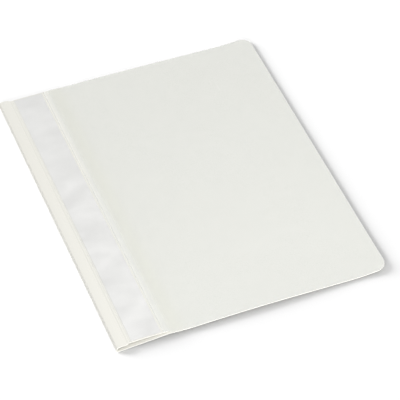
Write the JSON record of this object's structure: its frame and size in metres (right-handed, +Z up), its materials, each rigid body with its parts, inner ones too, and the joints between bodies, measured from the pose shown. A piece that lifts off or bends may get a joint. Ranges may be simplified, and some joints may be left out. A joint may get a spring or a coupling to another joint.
{
  "type": "presentation folder",
  "caption": "Closed A4 plastic presentation folder: folded white back sheet with a spine, label pocket along it, clear front cover on a crease hinge, and a prong paper fastener inside.",
  "frame": {"origin": "middle of the closed folder's footprint, on the surface that it lies on", "axes": "+X from the spine to the fore edge, +Y along the spine to the end that is far from the camera in the picture, +Z up out of the front cover"},
  "size_m": [0.2399, 0.31, 0.0061],
  "materials": {
    "white_film": "satin, fine grain",
    "clear_cover_film": "clear, slightly milky, glossy",
    "clear_window_film": "clear, glossy",
    "label_paper": "matt",
    "strap_film": "satin",
    "tinplate": "bright rolled",
    "bar_plastic": "moulded satin"
  },
  "bodies": {
    "back_sheet": {"back_cover": "white_film", "label_window": "clear_window_film", "label_insert": "label_paper", "filing_strap": "strap_film", "prong_strip": "tinplate", "cover_bar": "bar_plastic"},
    "cover": {"front_cover": "clear_cover_film"}
  },
  "joints": [
    {"name": "cover_hinge", "type": "hinge", "parent": "back_sheet", "child": "cover", "pos_m": [-0.075, 0, 0.0055], "axis": [0, -1, 0], "range_deg": [0, 180]}
  ]
}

What needs to be done = Give the listing above again, word for word.

Correct answer =
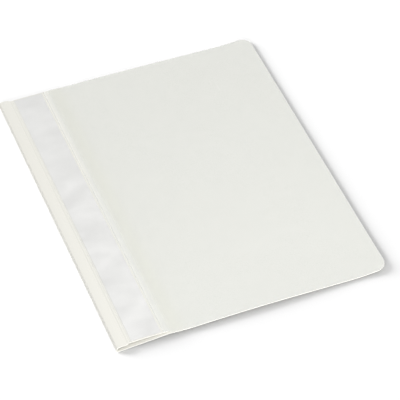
Write the JSON record of this object's structure: its frame and size in metres (right-handed, +Z up), its materials, each rigid body with its parts, inner ones too, and the joints between bodies, measured from the pose shown. A piece that lifts off or bends may get a joint. Ranges may be simplified, and some joints may be left out. A joint may get a spring or a coupling to another joint.
{
  "type": "presentation folder",
  "caption": "Closed A4 plastic presentation folder: folded white back sheet with a spine, label pocket along it, clear front cover on a crease hinge, and a prong paper fastener inside.",
  "frame": {"origin": "middle of the closed folder's footprint, on the surface that it lies on", "axes": "+X from the spine to the fore edge, +Y along the spine to the end that is far from the camera in the picture, +Z up out of the front cover"},
  "size_m": [0.2399, 0.31, 0.0061],
  "materials": {
    "white_film": "satin, fine grain",
    "clear_cover_film": "clear, slightly milky, glossy",
    "clear_window_film": "clear, glossy",
    "label_paper": "matt",
    "strap_film": "satin",
    "tinplate": "bright rolled",
    "bar_plastic": "moulded satin"
  },
  "bodies": {
    "back_sheet": {"back_cover": "white_film", "label_window": "clear_window_film", "label_insert": "label_paper", "filing_strap": "strap_film", "prong_strip": "tinplate", "cover_bar": "bar_plastic"},
    "cover": {"front_cover": "clear_cover_film"}
  },
  "joints": [
    {"name": "cover_hinge", "type": "hinge", "parent": "back_sheet", "child": "cover", "pos_m": [-0.075, 0, 0.0055], "axis": [0, -1, 0], "range_deg": [0, 180]}
  ]
}